Print, exactly as given, each line of the data from the line containing "before = set(bpy.data.objects)" up to and including its last line.

________________________________________

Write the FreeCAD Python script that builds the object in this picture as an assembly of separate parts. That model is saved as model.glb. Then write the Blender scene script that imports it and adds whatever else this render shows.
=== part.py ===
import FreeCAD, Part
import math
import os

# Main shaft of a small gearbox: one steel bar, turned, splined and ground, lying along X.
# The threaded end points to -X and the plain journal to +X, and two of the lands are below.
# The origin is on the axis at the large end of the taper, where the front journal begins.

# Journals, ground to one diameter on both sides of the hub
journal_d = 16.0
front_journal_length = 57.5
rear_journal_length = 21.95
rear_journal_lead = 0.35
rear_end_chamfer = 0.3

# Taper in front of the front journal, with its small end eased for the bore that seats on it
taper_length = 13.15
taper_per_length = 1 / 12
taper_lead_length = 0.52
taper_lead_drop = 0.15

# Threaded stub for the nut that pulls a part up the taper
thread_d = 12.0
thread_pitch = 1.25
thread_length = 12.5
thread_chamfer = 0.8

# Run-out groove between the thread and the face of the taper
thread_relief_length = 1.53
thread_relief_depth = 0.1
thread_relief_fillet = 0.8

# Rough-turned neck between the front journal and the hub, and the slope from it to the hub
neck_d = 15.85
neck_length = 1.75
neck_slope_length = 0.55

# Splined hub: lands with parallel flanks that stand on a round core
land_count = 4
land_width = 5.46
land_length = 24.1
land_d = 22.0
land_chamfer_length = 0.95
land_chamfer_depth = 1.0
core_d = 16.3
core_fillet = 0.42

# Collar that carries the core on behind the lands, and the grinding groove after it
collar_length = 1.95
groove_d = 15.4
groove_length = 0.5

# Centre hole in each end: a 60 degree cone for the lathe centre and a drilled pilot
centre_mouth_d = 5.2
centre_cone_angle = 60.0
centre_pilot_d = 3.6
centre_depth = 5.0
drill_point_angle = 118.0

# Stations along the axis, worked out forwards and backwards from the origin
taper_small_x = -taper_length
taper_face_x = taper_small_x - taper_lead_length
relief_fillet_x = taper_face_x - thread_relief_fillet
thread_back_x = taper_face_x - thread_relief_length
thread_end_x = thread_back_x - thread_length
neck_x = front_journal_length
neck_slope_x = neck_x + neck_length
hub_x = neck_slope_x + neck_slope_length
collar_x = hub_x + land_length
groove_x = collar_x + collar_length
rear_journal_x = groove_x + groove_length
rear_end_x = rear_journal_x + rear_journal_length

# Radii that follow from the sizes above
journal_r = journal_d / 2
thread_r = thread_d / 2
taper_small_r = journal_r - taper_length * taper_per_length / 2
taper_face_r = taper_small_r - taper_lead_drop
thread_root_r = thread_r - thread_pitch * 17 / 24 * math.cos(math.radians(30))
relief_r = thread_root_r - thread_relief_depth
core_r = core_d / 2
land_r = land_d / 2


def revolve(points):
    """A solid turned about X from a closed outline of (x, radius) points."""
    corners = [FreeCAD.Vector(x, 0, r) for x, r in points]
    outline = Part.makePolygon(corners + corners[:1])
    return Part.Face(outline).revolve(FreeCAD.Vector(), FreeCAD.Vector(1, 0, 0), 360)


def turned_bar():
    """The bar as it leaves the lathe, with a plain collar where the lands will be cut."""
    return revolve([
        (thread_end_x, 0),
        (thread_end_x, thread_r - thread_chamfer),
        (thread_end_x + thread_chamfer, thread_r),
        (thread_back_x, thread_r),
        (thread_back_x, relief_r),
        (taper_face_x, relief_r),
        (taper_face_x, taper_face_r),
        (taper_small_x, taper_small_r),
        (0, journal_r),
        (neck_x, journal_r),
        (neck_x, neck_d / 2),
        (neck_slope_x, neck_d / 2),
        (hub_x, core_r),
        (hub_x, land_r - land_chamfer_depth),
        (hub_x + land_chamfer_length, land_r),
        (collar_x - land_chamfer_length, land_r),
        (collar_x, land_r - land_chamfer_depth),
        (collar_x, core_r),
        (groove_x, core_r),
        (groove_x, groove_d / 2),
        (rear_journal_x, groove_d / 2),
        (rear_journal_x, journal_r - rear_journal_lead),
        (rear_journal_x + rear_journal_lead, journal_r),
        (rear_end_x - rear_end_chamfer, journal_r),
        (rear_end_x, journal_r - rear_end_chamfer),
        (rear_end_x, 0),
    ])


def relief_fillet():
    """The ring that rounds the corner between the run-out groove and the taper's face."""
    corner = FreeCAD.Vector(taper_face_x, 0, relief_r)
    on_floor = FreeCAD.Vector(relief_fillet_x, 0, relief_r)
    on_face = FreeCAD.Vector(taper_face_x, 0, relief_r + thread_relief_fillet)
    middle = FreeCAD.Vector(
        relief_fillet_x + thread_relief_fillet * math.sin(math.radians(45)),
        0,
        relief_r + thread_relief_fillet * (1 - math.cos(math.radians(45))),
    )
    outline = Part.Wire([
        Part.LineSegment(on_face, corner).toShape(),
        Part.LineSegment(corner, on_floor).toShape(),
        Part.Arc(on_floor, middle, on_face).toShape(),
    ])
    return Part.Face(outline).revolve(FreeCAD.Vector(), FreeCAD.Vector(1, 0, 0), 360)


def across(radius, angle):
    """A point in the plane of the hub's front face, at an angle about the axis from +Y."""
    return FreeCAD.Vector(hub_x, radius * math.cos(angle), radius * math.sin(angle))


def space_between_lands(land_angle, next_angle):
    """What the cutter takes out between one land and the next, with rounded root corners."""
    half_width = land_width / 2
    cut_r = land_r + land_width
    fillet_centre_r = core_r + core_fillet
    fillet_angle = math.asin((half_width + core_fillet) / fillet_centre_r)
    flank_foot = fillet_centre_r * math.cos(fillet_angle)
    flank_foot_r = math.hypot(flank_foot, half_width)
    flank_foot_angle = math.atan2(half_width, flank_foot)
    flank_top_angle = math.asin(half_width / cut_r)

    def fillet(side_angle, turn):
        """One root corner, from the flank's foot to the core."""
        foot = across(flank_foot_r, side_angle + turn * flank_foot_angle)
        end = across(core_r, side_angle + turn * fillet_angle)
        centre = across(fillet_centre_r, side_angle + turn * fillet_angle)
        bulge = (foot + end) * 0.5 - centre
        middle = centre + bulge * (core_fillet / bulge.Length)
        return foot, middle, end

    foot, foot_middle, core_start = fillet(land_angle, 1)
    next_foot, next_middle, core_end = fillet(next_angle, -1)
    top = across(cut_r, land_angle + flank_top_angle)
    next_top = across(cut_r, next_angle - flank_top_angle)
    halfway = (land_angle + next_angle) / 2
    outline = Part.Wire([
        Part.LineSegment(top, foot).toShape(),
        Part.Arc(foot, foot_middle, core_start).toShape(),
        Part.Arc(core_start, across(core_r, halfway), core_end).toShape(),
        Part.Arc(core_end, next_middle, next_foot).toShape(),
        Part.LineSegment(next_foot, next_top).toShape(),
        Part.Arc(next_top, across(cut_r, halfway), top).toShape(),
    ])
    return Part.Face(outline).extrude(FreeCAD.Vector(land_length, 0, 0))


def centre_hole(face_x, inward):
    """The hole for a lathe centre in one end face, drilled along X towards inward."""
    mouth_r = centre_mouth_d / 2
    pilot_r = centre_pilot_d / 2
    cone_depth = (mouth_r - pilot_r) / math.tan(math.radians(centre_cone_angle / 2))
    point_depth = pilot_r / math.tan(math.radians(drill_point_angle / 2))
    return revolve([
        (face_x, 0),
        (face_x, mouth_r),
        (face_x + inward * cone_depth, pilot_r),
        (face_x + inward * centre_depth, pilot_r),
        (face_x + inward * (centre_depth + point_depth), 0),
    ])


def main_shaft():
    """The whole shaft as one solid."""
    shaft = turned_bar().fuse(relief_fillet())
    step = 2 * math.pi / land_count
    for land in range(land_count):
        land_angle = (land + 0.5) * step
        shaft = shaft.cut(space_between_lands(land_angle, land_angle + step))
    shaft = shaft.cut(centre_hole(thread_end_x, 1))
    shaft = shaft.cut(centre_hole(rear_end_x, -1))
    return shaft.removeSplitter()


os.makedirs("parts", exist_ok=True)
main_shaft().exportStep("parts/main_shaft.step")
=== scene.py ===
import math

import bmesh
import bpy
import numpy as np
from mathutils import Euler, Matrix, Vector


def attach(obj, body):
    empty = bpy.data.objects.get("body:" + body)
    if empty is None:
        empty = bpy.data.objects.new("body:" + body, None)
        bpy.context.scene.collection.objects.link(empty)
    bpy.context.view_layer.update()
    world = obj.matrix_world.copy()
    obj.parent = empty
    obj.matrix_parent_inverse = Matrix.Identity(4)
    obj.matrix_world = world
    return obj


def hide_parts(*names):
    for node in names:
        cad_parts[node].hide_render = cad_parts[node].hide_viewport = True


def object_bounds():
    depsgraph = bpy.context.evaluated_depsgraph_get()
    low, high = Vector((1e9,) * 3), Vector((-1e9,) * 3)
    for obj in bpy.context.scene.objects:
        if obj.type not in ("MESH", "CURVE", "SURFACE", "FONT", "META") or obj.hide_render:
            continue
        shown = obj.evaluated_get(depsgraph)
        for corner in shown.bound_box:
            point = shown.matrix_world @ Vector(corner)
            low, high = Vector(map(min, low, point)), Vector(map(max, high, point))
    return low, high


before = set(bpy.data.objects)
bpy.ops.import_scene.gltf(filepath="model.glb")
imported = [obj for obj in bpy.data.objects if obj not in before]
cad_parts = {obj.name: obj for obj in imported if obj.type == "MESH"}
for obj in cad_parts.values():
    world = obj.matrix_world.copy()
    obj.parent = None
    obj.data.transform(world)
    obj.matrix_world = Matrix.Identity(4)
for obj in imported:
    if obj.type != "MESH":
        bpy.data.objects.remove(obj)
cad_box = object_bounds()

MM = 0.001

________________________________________

### Answer in full
before = set(bpy.data.objects)
bpy.ops.import_scene.gltf(filepath="model.glb")
imported = [obj for obj in bpy.data.objects if obj not in before]
cad_parts = {obj.name: obj for obj in imported if obj.type == "MESH"}
for obj in cad_parts.values():
    world = obj.matrix_world.copy()
    obj.parent = None
    obj.data.transform(world)
    obj.matrix_world = Matrix.Identity(4)
for obj in imported:
    if obj.type != "MESH":
        bpy.data.objects.remove(obj)
cad_box = object_bounds()

MM = 0.001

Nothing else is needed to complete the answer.